Task Schedule(HDOJ 3572)

文章目录[x]
  1. 1:Problem Description
  2. 2:Input
  3. 3:Output
  4. 4:Sample Input
  5. 5:Sample Output
  6. 6:My Code

Problem Description

Our geometry princess XMM has stoped her study in computational geometry to concentrate on her newly opened factory. Her factory has introduced M new machines in order to process the coming N tasks. For the i-th task, the factory has to start processing it at or after day Si, process it for Pi days, and finish the task before or at day Ei. A machine can only work on one task at a time, and each task can be processed by at most one machine at a time. However, a task can be interrupted and processed on different machines on different days.
Now she wonders whether he has a feasible schedule to finish all the tasks in time. She turns to you for help. 

Input

On the first line comes an integer T(T<=20), indicating the number of test cases.

You are given two integer N(N<=500) and M(M<=200) on the first line of each test case. Then on each of next N lines are three integers Pi, Si and Ei (1<=Pi, Si, Ei<=500), which have the meaning described in the description. It is guaranteed that in a feasible schedule every task that can be finished will be done before or at its end day.

Output

For each test case, print “Case x: ” first, where x is the case number. If there exists a feasible schedule to finish all the tasks, print “Yes”, otherwise print “No”.
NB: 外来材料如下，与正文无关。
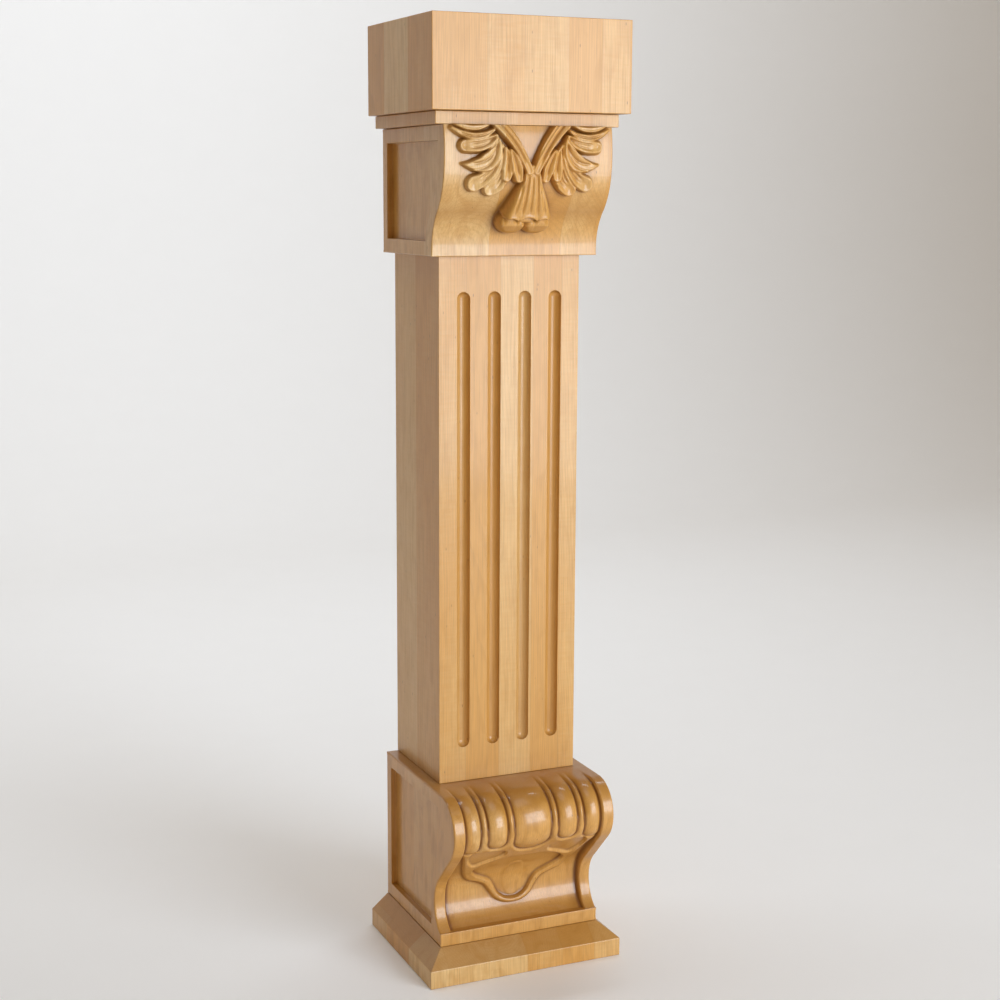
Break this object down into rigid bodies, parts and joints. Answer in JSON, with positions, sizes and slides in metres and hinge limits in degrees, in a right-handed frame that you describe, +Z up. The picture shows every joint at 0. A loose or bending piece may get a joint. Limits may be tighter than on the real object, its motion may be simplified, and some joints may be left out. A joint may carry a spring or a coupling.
{
  "type": "fireplace corbel",
  "caption": "Floor-standing fireplace corbel in hard maple: fluted mantel leg with leaf-carved capital, gadrooned scroll base and plinth.",
  "frame": {"origin": "on the floor under the middle of the whole piece's box", "axes": "+Z up along the leg, -Y out of the carved front, +Y out of the flat back, X across"},
  "size_m": [0.2726, 0.2466, 1.2192],
  "materials": {
    "plinth_maple": "clear satin lacquer on solid maple, glued from upright staves",
    "base_maple": "clear satin lacquer on solid maple, carved front, glued from upright staves",
    "shaft_maple": "clear satin lacquer on solid maple, glued from upright staves",
    "capital_maple": "clear satin lacquer on solid maple, carved front, glued from upright staves",
    "neck_maple": "clear satin lacquer on solid maple, glued from upright staves",
    "cap_maple": "clear satin lacquer on solid maple, glued from upright staves"
  },
  "bodies": {
    "root": {"plinth": "plinth_maple", "base_block": "base_maple", "fluted_shaft": "shaft_maple", "capital_block": "capital_maple", "neck_band": "neck_maple", "cap_block": "cap_maple"}
  },
  "joints": []
}
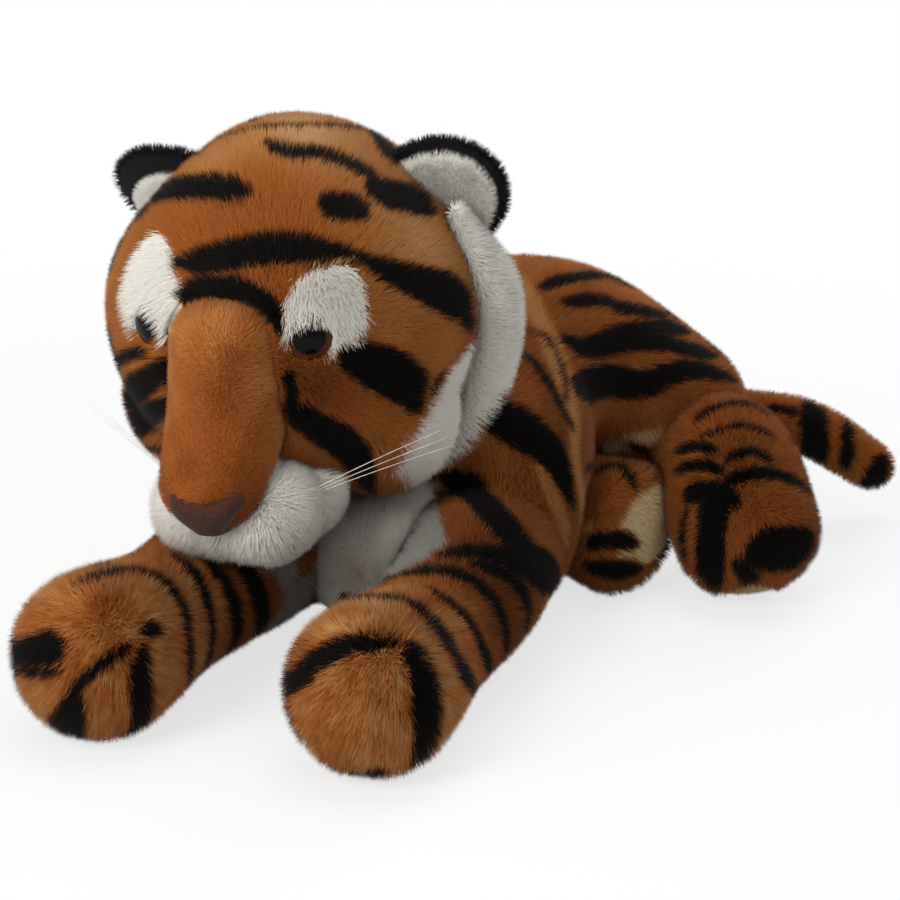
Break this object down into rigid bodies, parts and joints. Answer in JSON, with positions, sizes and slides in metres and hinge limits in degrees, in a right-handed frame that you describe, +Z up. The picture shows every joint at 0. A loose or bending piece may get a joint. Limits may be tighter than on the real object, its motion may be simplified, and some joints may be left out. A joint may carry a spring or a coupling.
{
  "type": "plush tiger",
  "caption": "Stuffed toy tiger lying on its chest with its head bowed, striped orange pile, white cheeks and bib, domed eyes and a tail; head, legs and tail turn on soft joints.",
  "frame": {"origin": "middle of the bounding box at the height of the surface that the toy lies on", "axes": "+Z up, the face towards -Y, the toy's own left side towards +X, hips and tail towards +Y and +X"},
  "size_m": [0.2084, 0.2912, 0.1547],
  "materials": {
    "striped_plush": "orange pile with black stripes",
    "white_plush": "long white pile",
    "black_plush": "black pile",
    "shorn_plush": "short orange pile",
    "nose_velour": "brown velour",
    "cream_sole": "short cream pile",
    "stuffing": "loose polyester fibre",
    "eye": "glossy dome, black pupil in a brown ring",
    "washer": "plain moulded",
    "whisker": "clear nylon strand"
  },
  "bodies": {
    "torso": {"torso_back": "striped_plush", "belly_panel": "white_plush", "torso_stuffing": "stuffing"},
    "neck": {"neck_stuffing": "stuffing"},
    "head": {"head_skin": "striped_plush", "muzzle_bridge": "shorn_plush", "nose": "nose_velour", "head_stuffing": "stuffing", "brow_patch_left": "white_plush", "eye_left": "eye", "eye_washer_left": "washer", "lip_left": "white_plush", "cheek_ruff_left": "white_plush", "ear_back_left": "black_plush", "ear_front_left": "white_plush", "whisker_left_1": "whisker", "whisker_left_2": "whisker", "whisker_left_3": "whisker", "brow_patch_right": "white_plush", "eye_right": "eye", "eye_washer_right": "washer", "lip_right": "white_plush", "cheek_ruff_right": "white_plush", "ear_back_right": "black_plush", "ear_front_right": "white_plush", "whisker_right_1": "whisker", "whisker_right_2": "whisker", "whisker_right_3": "whisker"},
    "foreleg_left": {"foreleg_left_skin": "striped_plush", "foreleg_left_stuffing": "stuffing"},
    "foreleg_right": {"foreleg_right_skin": "striped_plush", "foreleg_right_stuffing": "stuffing"},
    "hindleg_left": {"hindleg_left_skin": "striped_plush", "hindleg_left_sole": "cream_sole", "hindleg_left_stuffing": "stuffing"},
    "hindleg_right": {"hindleg_right_skin": "striped_plush", "hindleg_right_sole": "cream_sole", "hindleg_right_stuffing": "stuffing"},
    "tail": {"tail_skin": "striped_plush", "tail_stuffing": "stuffing"}
  },
  "joints": [
    {"name": "neck_turn", "type": "hinge", "parent": "torso", "child": "neck", "pos_m": [-0.0356, -0.03619, 0.1014], "axis": [0, 0, 1], "range_deg": [-10, 10], "stiffness_Nm_per_rad": 1.5},
    {"name": "head_nod", "type": "hinge", "parent": "neck", "child": "head", "pos_m": [-0.0356, -0.03619, 0.1014], "axis": [0.9994, 0.0349, 0], "range_deg": [-14, 0], "stiffness_Nm_per_rad": 1.5},
    {"name": "foreleg_left_splay", "type": "hinge", "parent": "torso", "child": "foreleg_left", "pos_m": [0.014, 0.00081, 0.042], "axis": [0, 0, 1], "range_deg": [-5, 16], "stiffness_Nm_per_rad": 1},
    {"name": "foreleg_right_splay", "type": "hinge", "parent": "torso", "child": "foreleg_right", "pos_m": [-0.042, -0.00419, 0.042], "axis": [0, 0, 1], "range_deg": [-16, 5], "stiffness_Nm_per_rad": 1},
    {"name": "hindleg_left_splay", "type": "hinge", "parent": "torso", "child": "hindleg_left", "pos_m": [0.053, 0.07781, 0.035], "axis": [0, 0, 1], "range_deg": [0, 14], "stiffness_Nm_per_rad": 1},
    {"name": "hindleg_right_twist", "type": "hinge", "parent": "torso", "child": "hindleg_right", "pos_m": [0.003, 0.07381, 0.034], "axis": [0.6804, -0.701, -0.2134], "range_deg": [-12, 12], "stiffness_Nm_per_rad": 1},
    {"name": "tail_swing", "type": "hinge", "parent": "torso", "child": "tail", "pos_m": [0.053, 0.10581, 0.041], "axis": [0, 0, 1], "range_deg": [-6, 25], "stiffness_Nm_per_rad": 0.3}
  ]
}
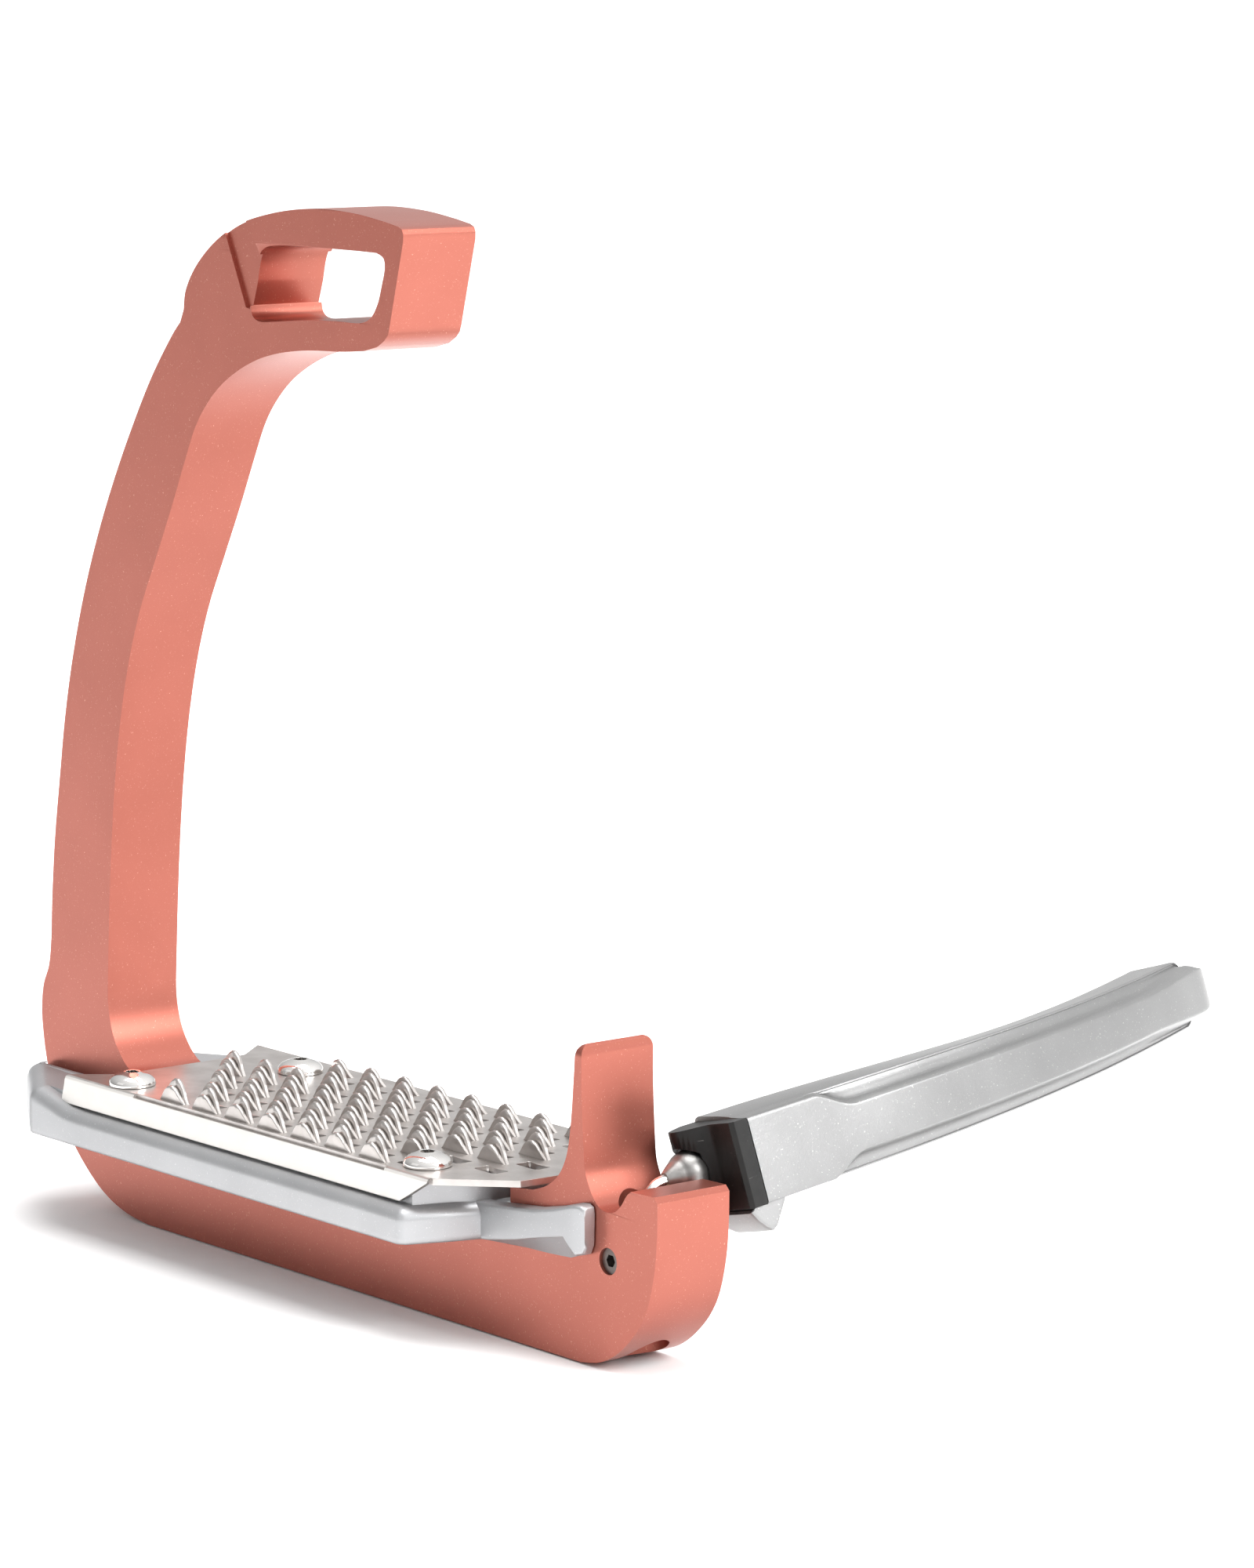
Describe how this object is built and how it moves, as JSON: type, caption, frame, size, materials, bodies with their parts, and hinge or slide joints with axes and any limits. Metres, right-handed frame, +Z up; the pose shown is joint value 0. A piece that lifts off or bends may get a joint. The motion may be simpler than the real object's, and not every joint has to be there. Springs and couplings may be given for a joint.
{
  "type": "stirrup iron",
  "caption": "Safety stirrup iron: one-piece side branch with leather slot, toothed foot tread, and a tethered release arm that tips out of its seat.",
  "frame": {"origin": "centre of the flat underside of the base", "axes": "+Z up to the leather slot, +X towards the release arm's side, -Y the near face with the set screw"},
  "size_m": [0.1611, 0.1518, 0.1649],
  "materials": {
    "rose_coat": "satin metallic coat",
    "silver_anodised": "fine blasted, satin",
    "plain_steel": "satin",
    "tumbled_stainless": "tumbled",
    "polished_steel": "polished",
    "guide_brass": "machined",
    "dark_steel": "blackened",
    "wire_rope": "stranded wire",
    "worn_steel": "worn, satin",
    "black_plastic": "moulded, slightly scuffed"
  },
  "bodies": {
    "frame": {"frame": "rose_coat", "tread_body": "silver_anodised", "tread_screws": "plain_steel", "grip_plate": "tumbled_stainless", "grip_screws": "polished_steel", "cable_guide": "guide_brass", "set_screw": "dark_steel", "return_spring": "plain_steel"},
    "tether": {"tether_ball": "worn_steel", "tether_cable": "wire_rope"},
    "arm": {"release_arm": "silver_anodised", "arm_cap": "black_plastic", "cap_screw": "plain_steel", "cable_anchor": "plain_steel"},
    "stop": {"cable_stop": "plain_steel", "spring_washer": "plain_steel"}
  },
  "joints": [
    {"name": "arm_release", "type": "hinge", "parent": "frame", "child": "tether", "pos_m": [0.0684, 0.00513, 0.02176], "axis": [1, 0, 0], "range_deg": [0, 86.5], "deforming": ["tether_cable"]},
    {"name": "arm_swivel", "type": "hinge", "parent": "tether", "child": "arm", "pos_m": [0.0684, 0.00855, 0.0271], "axis": [-0.2689, 0.8057, 0.5278], "range_deg": [0, 16.8]},
    {"name": "cable_slide", "type": "slide", "parent": "frame", "child": "stop", "axis": [0, 0, -1], "range_m": [0, 0.0065], "deforming": ["return_spring"]}
  ],
  "couplings": [
    {"joint": "arm_swivel", "follows": "arm_release", "ratio": 0.194},
    {"joint": "cable_slide", "follows": "arm_release", "m_per_rad": 0.0043}
  ]
}
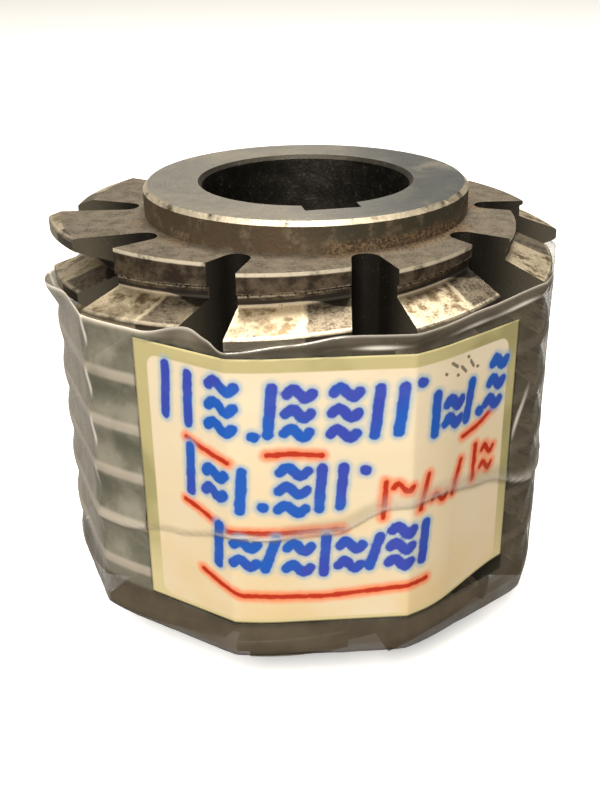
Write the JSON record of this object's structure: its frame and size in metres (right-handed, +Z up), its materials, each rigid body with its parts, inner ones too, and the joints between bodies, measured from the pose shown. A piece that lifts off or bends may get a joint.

Print a blank line after each test case. 

Sample Input

2
4 3
1 3 5 
1 1 4
2 3 7
3 5 9

2 2
2 1 3
1 2 2

Sample Output

Case 1: Yes
   
Case 2: Yes

My Code

有n个任务和m台机器,每个任务可以在第si到第ei天内任选pi天完成。

(1)每天只能同时做m个任务,因为只有m台机器,每台机器只能同时做一个任务。

(2)每个任务同时只能有由一个机器做,所以每个任务需要做pi天

首先建立一个超级源点,然后和每个任务连起来,容量为pi,如果这n个弧都满流就说明,所有任务都完成了。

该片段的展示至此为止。